▶ Short task
Retype everything from the line that contains "Write the FreeCAD" down to the line that contains "# middle. The", inclusive, without altering or adding anything.

++++ The input

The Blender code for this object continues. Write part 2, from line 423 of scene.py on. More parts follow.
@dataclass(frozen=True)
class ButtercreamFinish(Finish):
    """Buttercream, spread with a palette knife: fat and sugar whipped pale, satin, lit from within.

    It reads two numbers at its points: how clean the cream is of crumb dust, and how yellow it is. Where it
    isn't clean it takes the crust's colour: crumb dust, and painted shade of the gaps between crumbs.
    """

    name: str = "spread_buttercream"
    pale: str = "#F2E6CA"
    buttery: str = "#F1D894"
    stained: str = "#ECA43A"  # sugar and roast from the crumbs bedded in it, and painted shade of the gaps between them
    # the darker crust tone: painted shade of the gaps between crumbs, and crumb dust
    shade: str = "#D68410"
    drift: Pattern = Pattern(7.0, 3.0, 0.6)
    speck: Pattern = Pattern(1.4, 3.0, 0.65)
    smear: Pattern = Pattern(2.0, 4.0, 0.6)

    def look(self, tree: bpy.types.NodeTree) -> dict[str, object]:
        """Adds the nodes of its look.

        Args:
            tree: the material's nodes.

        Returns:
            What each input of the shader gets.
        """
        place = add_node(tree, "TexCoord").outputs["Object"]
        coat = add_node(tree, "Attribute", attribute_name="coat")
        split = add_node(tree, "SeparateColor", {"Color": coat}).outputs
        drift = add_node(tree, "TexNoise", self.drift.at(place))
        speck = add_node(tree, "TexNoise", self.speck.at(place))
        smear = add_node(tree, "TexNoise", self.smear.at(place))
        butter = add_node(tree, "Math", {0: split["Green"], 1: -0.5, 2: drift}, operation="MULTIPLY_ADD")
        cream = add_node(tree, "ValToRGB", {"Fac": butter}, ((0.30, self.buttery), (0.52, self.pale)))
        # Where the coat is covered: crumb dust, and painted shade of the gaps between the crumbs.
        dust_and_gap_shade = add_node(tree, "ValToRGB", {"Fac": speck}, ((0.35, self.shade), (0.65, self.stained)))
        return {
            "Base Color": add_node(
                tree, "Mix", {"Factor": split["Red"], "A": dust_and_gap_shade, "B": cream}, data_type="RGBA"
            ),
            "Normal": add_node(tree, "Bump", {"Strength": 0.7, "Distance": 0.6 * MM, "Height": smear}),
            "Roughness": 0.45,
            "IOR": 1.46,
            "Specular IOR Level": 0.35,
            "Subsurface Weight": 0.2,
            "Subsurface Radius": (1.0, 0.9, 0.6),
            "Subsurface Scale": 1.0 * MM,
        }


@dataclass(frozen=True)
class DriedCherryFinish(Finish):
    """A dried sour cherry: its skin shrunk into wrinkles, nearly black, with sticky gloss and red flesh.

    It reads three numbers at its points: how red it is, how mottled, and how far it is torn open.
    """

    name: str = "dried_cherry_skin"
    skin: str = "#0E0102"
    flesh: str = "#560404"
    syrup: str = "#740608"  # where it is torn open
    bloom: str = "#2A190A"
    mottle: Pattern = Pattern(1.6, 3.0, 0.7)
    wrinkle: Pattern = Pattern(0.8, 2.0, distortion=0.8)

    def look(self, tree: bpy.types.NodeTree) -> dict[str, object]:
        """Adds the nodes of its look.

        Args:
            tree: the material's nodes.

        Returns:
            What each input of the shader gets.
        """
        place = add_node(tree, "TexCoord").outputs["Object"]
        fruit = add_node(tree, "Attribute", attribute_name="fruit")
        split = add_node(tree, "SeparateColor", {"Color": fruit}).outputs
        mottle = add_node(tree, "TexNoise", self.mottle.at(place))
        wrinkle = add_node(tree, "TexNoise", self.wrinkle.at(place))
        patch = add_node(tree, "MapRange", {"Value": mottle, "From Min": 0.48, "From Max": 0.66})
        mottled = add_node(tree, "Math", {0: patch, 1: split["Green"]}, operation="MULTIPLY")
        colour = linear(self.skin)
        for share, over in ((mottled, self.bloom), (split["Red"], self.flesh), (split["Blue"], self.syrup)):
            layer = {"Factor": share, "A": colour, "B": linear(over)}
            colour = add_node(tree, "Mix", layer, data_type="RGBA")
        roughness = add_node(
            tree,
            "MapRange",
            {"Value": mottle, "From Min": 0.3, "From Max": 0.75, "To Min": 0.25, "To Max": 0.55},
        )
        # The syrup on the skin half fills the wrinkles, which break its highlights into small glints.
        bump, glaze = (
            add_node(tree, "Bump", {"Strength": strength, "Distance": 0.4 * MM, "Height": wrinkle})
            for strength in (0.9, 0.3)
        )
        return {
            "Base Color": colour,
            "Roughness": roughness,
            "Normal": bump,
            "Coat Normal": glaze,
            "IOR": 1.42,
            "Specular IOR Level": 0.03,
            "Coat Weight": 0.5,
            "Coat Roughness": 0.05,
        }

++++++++
++++ The input

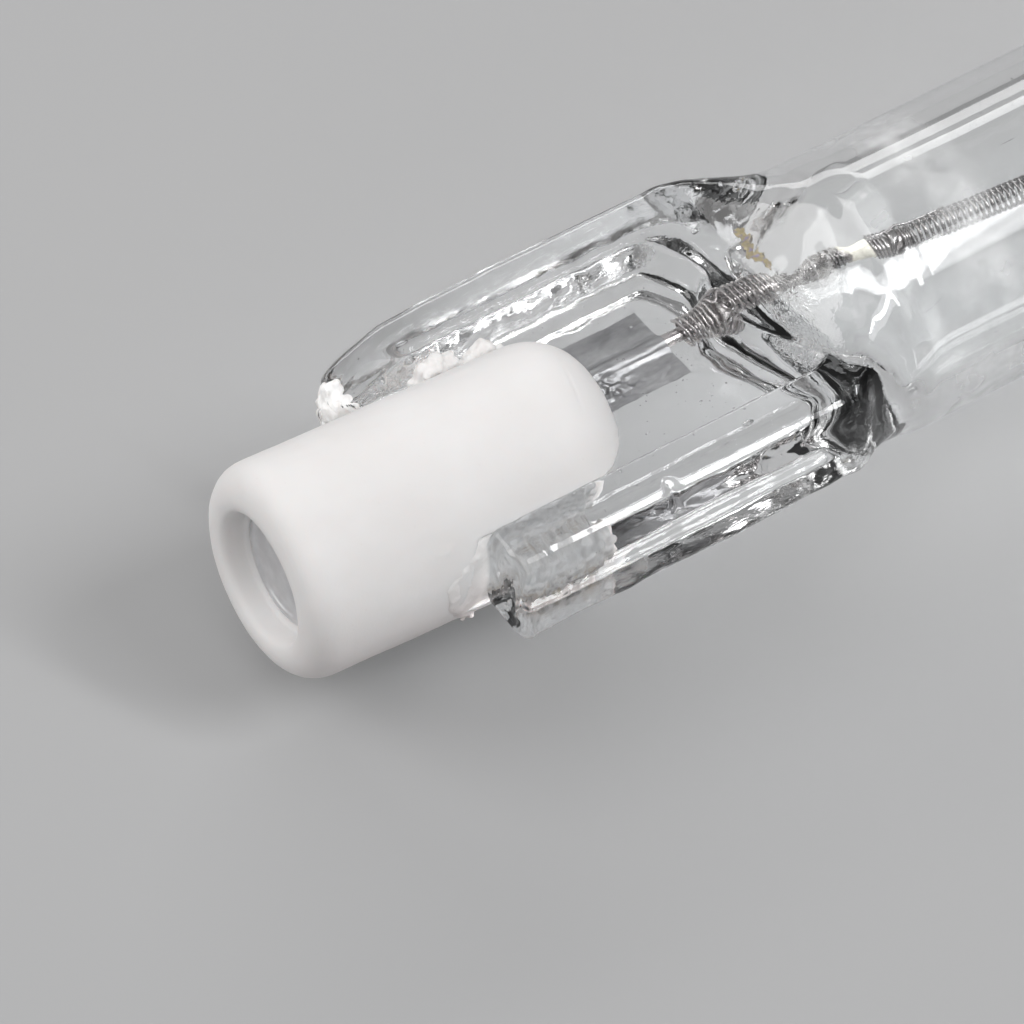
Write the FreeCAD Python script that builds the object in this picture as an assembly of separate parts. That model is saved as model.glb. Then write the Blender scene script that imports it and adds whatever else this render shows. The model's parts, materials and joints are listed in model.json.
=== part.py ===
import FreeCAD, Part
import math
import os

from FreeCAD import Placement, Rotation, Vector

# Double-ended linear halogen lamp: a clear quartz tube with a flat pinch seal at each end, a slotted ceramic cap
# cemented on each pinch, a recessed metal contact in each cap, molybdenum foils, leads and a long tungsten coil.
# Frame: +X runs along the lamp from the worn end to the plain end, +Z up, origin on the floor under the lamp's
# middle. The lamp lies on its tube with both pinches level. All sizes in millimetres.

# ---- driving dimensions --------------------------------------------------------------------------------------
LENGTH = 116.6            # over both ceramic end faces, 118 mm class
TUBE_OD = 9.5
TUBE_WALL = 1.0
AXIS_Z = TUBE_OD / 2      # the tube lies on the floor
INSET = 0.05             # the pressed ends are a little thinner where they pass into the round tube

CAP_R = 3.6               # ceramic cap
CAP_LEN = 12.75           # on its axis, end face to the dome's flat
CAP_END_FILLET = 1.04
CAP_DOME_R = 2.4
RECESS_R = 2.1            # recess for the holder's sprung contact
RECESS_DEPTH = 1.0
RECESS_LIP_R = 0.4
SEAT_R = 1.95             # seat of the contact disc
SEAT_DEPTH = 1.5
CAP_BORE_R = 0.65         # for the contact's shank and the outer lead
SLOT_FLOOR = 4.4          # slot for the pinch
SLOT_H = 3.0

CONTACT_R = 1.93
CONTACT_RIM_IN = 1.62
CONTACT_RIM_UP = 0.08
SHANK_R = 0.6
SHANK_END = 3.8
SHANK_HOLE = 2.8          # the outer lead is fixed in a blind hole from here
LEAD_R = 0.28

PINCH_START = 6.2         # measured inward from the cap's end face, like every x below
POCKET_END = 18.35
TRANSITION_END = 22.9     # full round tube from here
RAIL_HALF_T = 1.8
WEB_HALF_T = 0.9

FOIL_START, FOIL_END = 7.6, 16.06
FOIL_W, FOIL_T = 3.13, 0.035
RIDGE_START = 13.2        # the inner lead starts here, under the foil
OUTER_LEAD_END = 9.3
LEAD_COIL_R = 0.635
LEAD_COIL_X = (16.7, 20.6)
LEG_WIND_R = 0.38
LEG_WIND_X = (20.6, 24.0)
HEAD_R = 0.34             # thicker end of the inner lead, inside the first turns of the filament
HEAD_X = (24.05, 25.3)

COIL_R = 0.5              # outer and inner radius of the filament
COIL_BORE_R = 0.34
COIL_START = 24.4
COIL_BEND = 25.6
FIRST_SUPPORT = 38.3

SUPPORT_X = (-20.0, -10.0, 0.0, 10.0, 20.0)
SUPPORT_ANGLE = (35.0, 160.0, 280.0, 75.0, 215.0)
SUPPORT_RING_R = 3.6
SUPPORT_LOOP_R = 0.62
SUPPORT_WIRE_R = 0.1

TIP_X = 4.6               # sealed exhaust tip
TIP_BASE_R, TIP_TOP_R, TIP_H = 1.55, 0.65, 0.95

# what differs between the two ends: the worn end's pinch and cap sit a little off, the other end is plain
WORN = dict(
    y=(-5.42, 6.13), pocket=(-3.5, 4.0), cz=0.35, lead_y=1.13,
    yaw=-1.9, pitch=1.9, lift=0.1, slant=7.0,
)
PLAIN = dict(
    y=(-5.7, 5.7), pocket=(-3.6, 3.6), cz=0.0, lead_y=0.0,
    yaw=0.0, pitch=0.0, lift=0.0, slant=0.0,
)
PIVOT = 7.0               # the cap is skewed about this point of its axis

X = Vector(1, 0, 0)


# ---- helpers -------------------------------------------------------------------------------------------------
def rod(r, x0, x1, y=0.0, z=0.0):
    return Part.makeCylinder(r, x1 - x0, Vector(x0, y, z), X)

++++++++

▶ Exercise response
Write the FreeCAD Python script that builds the object in this picture as an assembly of separate parts. That model is saved as model.glb. Then write the Blender scene script that imports it and adds whatever else this render shows. The model's parts, materials and joints are listed in model.json.
=== part.py ===
import FreeCAD, Part
import math
import os

from FreeCAD import Placement, Rotation, Vector

# Double-ended linear halogen lamp: a clear quartz tube with a flat pinch seal at each end, a slotted ceramic cap
# cemented on each pinch, a recessed metal contact in each cap, molybdenum foils, leads and a long tungsten coil.
# Frame: +X runs along the lamp from the worn end to the plain end, +Z up, origin on the floor under the lamp's
# middle. The lamp lies on its tube with both pinches level. All sizes in millimetres.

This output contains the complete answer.